The statement thus spells out the objectives starkly. In sum, patience has run out over the U.S. weaponising the Kurds and attempting to revitalise ISIS in order to disrupt the tripartite plans for a Syria settlement. The trio want the U.S. out.

It is with these objectives – insisting that Washington give up its support of terrorist groups and their affiliates as part of attempts to create new realities on the ground, including illegitimate self-rule initiatives under the pretext of ‘combating terrorism’ – that the ‘Astana’ Russian and Iranian strategy for Syria finds common ground with that of the Resistance’s strategy.

The latter may reflect an Iranian strategy overall – but the Astana Statement shows the underlying principles to be Russia’s too.

Risks remain: bomb too much, and the wider regional war will ignite to a new level. Bomb too little, and the swarm just rolls on, ‘swarming’ the U.S. on multiple fronts until it finally caves – and finally exits the Levant.


In his first substantive statement after 7 October, Seyed Nasrallah (speaking for the Axis of Resistance as a whole) indicated a strategic Resistance pivot: Whereas the conflict triggered by events in Gaza was centrally connected with Israel, Seyed Nasrallah additionally underlined that the backdrop to Israel’s disruptive behaviour lay with America’s ‘forever wars’ of divide-and-rule in support of Israel.

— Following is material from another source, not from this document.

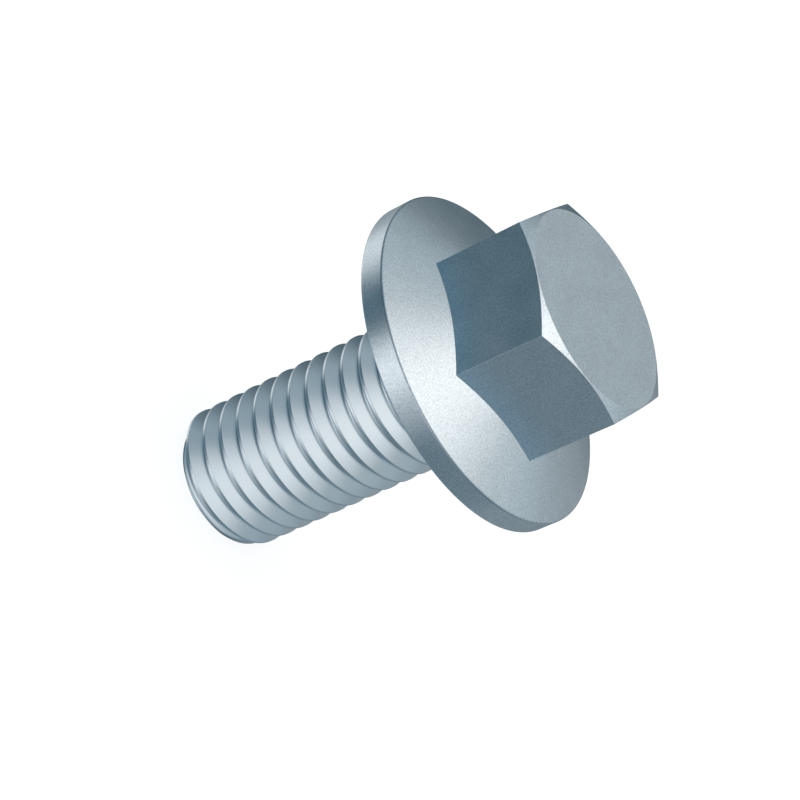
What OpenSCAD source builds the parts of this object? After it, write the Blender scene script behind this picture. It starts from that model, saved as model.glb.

In short, he tied the causality of America’s many regional wars to the interests of Israel.

So, here, we come to the third strand to the ‘swarming of Biden’.

Only it is not regional actors that are contriving to box-in Biden – it is America’s own protégé: Prime Minister Netanyahu.

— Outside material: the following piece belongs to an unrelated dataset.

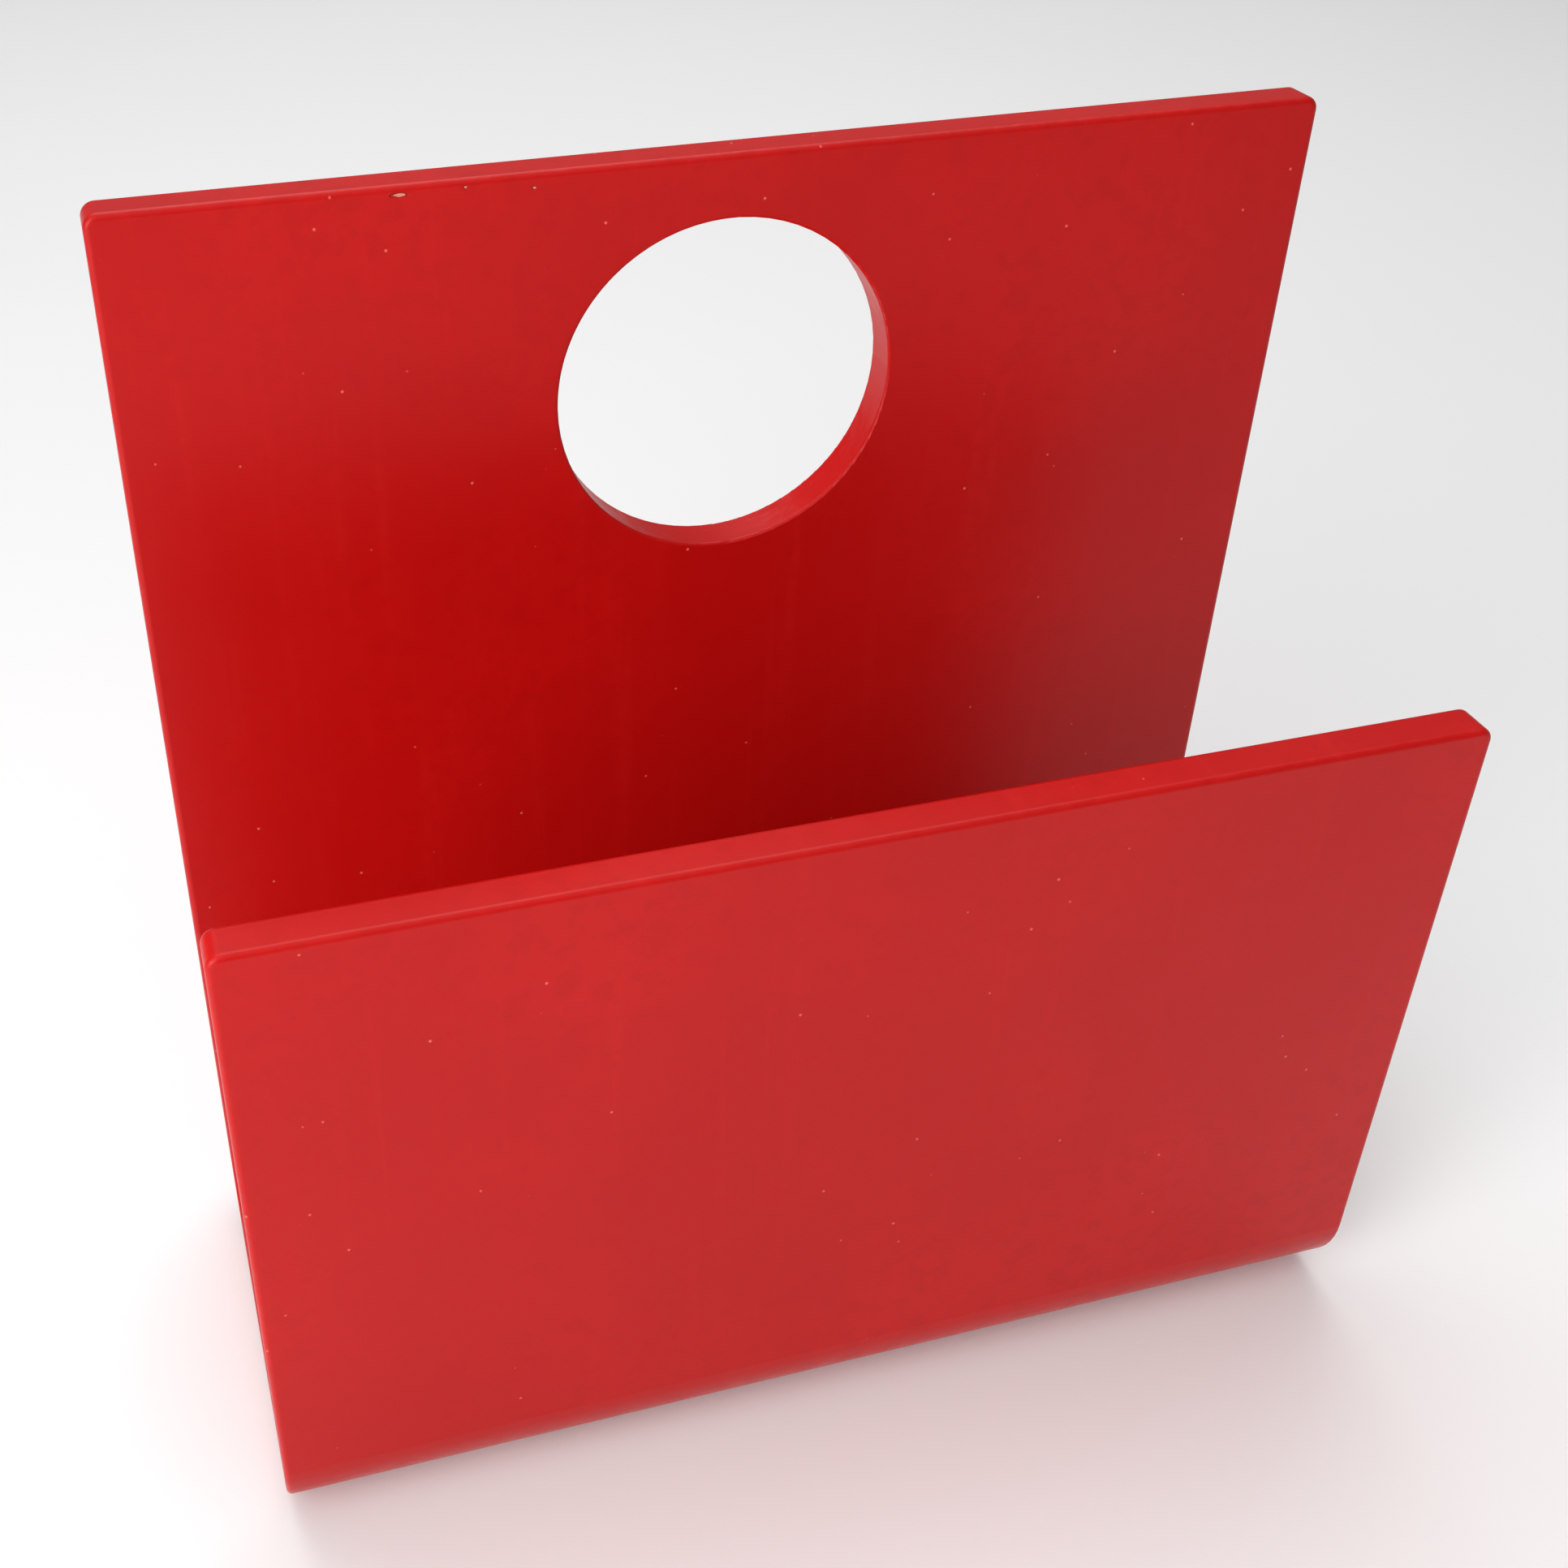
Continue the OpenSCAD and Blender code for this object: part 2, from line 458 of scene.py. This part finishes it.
pad_materials = (felt(), adhesive())
for node_name in PADS:
    felt_pad(node_name, pad_materials)

# ---- Floor, light and camera -------------------------------------------------------------------

FLOOR_DARK = (0.89, 0.89, 0.89, 1)
FLOOR_PALE = (0.91, 0.91, 0.91, 1)
FLOOR_HALF = 6.0


def floor():
    """A plain pale floor that reaches far past the frame."""
    half = FLOOR_HALF
    data = bpy.data.meshes.new("floor")
    corners = [(-half, -half, 0), (half, -half, 0), (half, half, 0), (-half, half, 0)]
    data.from_pydata(corners, [], [(0, 1, 2, 3)])
    made = bpy.data.objects.new("floor", data)
    bpy.context.scene.collection.objects.link(made)
    graph = Graph("pale_floor")
    cloud = graph.noise(graph.position(), 3.0, 3.0, 0.5)
    colour = graph.mix(cloud, FLOOR_DARK, FLOOR_PALE)
    graph.finish(color=colour, rough=0.75)
    data.materials.append(graph.material)


def area_light(name, at, aim, size, power):
    """A round white lamp. size is its diameter in metres and power is in watts."""
    data = bpy.data.lights.new(name, "AREA")
    data.shape = "DISK"
    data.size = size
    data.energy = power
    made = bpy.data.objects.new(name, data)
    made.location = at
    made.rotation_mode = "QUATERNION"
    made.rotation_quaternion = (Vector(aim) - Vector(at)).to_track_quat("-Z", "Y")
    bpy.context.scene.collection.objects.link(made)


def world(strength):
    """Even white light from everywhere."""
    made = bpy.data.worlds.new("studio")
    made.use_nodes = True
    background = made.node_tree.nodes["Background"]
    background.inputs["Color"].default_value = (1.0, 1.0, 1.0, 1)
    background.inputs["Strength"].default_value = strength
    bpy.context.scene.world = made


def camera():
    """The photograph's viewpoint, fitted to the panels' edges and to the hole."""
    heading = math.radians(15.11)
    dip = math.radians(34.75)
    roll = math.radians(-0.54)
    level = math.cos(dip)
    ahead = Vector((math.sin(heading) * level, math.cos(heading) * level, -math.sin(dip)))
    data = bpy.data.cameras.new("camera")
    data.sensor_width = 36.0
    data.lens = 44.66
    data.shift_x = 0.1243
    data.shift_y = -0.0187
    data.clip_start = 0.01
    data.clip_end = 50.0
    made = bpy.data.objects.new("camera", data)
    made.location = (-0.1777, -0.4311, 0.5250)
    made.rotation_mode = "QUATERNION"
    made.rotation_quaternion = ahead.to_track_quat("-Z", "Y") @ Quaternion((0, 0, 1), roll)
    bpy.context.scene.collection.objects.link(made)
    bpy.context.scene.camera = made


floor()
world(0.22)
area_light("window", (-0.92, -0.75, 0.5), (0.0, 0.0, 0.2), 0.65, 4.7)
area_light("side", (-1.5, -0.7, 0.6), (0.0, 0.0, 0.15), 0.8, 7.0)
area_light("key", (-0.82, -0.62, 1.05), (0.0, 0.0, 0.15), 0.8, 4.9)
area_light("fill", (0.15, -1.3, 1.75), (0.0, 0.0, 0.2), 1.8, 3.8)
area_light("overhead", (0.0, 0.6, 2.6), (0.0, 0.6, 0.0), 4.0, 24)
area_light("behind", (0.0, 1.4, 3.0), (0.0, 0.4, 0.0), 3.0, 48)
camera()
bpy.context.scene.view_settings.view_transform = "Standard"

Netanyahu and Israel are the principal target of the bigger regional ‘swarm’, but Biden has allowed himself to be enmeshed by it. It seems that he cannot say ‘no’. So here Biden is: boxed-in by Russia in Ukraine; boxed-in in Syria and Iraq, and boxed-in by Netanyahu and an Israel that fears the walls closing-in on their Zionist project.

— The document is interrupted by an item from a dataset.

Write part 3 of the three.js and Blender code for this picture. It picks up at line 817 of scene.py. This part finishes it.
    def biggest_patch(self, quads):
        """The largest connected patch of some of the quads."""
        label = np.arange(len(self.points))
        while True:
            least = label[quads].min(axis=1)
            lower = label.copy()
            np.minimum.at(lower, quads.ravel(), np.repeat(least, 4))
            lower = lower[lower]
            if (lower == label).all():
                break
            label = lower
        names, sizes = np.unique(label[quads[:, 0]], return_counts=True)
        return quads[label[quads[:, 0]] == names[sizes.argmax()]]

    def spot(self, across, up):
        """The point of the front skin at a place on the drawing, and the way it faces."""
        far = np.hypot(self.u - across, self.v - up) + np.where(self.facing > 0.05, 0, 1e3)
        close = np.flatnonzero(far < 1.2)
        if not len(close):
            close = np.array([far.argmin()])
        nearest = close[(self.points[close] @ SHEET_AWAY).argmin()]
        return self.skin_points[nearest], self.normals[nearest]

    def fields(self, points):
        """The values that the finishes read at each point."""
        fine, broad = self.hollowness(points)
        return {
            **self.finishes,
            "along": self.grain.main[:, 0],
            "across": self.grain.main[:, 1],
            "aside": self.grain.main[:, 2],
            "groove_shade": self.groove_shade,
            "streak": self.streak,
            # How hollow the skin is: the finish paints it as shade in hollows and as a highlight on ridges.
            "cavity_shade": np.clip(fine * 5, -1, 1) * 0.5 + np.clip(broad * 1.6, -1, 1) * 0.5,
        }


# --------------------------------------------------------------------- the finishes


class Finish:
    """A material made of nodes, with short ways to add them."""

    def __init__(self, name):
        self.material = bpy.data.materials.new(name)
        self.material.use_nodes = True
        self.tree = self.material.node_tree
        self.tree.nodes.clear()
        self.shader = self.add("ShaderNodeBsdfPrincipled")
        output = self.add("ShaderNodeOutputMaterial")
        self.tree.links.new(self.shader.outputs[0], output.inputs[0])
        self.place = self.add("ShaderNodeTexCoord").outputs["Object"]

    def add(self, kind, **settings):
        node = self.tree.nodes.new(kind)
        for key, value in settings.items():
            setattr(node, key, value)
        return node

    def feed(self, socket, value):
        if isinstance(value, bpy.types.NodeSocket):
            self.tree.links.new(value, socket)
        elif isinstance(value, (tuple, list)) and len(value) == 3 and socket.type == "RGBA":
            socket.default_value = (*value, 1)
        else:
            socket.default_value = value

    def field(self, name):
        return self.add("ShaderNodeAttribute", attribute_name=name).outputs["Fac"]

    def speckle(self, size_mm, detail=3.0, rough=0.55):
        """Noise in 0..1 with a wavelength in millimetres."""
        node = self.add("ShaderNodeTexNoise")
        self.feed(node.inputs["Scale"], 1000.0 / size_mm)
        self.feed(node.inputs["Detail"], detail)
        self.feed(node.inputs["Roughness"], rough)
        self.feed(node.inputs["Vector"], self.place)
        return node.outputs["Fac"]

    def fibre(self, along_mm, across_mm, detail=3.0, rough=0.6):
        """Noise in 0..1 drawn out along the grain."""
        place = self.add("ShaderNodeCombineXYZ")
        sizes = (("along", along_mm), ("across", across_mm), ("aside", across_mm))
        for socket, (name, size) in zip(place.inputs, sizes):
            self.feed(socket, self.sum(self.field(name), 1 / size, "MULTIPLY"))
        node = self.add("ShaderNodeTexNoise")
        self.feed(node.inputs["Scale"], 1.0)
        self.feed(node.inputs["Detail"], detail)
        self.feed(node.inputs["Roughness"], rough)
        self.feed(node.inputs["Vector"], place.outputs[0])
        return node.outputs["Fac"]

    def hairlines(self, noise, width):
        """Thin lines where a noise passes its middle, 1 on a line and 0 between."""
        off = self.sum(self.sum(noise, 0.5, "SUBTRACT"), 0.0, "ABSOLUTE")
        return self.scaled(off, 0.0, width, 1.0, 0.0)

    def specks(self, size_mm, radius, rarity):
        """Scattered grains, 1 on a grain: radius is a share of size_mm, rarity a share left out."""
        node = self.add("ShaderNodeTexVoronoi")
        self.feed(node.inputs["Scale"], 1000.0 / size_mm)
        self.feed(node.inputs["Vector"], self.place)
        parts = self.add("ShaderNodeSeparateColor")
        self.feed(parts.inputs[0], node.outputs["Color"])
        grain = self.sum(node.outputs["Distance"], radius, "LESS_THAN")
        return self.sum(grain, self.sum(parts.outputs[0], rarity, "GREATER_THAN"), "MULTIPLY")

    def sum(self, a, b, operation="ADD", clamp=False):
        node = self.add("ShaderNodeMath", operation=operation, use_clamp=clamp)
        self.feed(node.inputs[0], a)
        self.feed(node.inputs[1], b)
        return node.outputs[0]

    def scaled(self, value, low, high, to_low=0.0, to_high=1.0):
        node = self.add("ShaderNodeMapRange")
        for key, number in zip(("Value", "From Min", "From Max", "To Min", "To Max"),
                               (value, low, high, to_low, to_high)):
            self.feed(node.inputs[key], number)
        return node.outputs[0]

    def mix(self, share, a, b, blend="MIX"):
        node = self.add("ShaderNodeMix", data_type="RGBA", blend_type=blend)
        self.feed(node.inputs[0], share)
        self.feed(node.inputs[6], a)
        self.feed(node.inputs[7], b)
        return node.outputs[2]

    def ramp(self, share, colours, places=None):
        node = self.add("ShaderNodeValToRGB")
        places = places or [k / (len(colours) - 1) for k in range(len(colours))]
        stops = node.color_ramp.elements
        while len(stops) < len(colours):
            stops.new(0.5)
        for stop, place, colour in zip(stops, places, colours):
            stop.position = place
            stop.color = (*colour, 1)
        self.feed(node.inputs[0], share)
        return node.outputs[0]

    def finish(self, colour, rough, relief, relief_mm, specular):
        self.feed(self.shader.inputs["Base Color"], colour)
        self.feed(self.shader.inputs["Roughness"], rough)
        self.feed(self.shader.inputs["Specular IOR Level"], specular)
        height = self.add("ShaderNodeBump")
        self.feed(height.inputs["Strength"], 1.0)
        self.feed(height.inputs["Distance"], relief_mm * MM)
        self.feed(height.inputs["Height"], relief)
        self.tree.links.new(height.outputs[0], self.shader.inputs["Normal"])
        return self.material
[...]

There is likely no electoral ‘sweet-spot’ to be found here for Biden, between inserting America into an unpopular and electorally disastrous, all-out Middle East war, and between ‘green-lighting’ Israel’s huge gamble on victory over war against Hizbullah.

The confluence between the failed Ukrainian ploy to weaken Russia, and the risky ploy for Israel’s war on Hizbullah, is unlikely to be lost on Americans.

Netanyahu too is between a rock and a hard place. He knows that ‘a victory’ that boils down to just the release of the hostages, and confidence-building measures to establish a Palestinian state, would not restore Israeli deterrence – inside or outside the state. On the contrary, it would erode it. It would be ‘a defeat’ – and without a clear victory in the south (over Hamas), a victory in the north would be demanded by many Israelis, including key members of his own cabinet.

Recall the mood within Israel: The latest Peace Index survey shows that 94% percent of Israeli Jews think Israel used the right amount of firepower in Gaza – or not enough (43%). And three-quarters of Israelis think the number of Palestinians harmed since October is justified.

If Netanyahu is boxed in, so is Biden.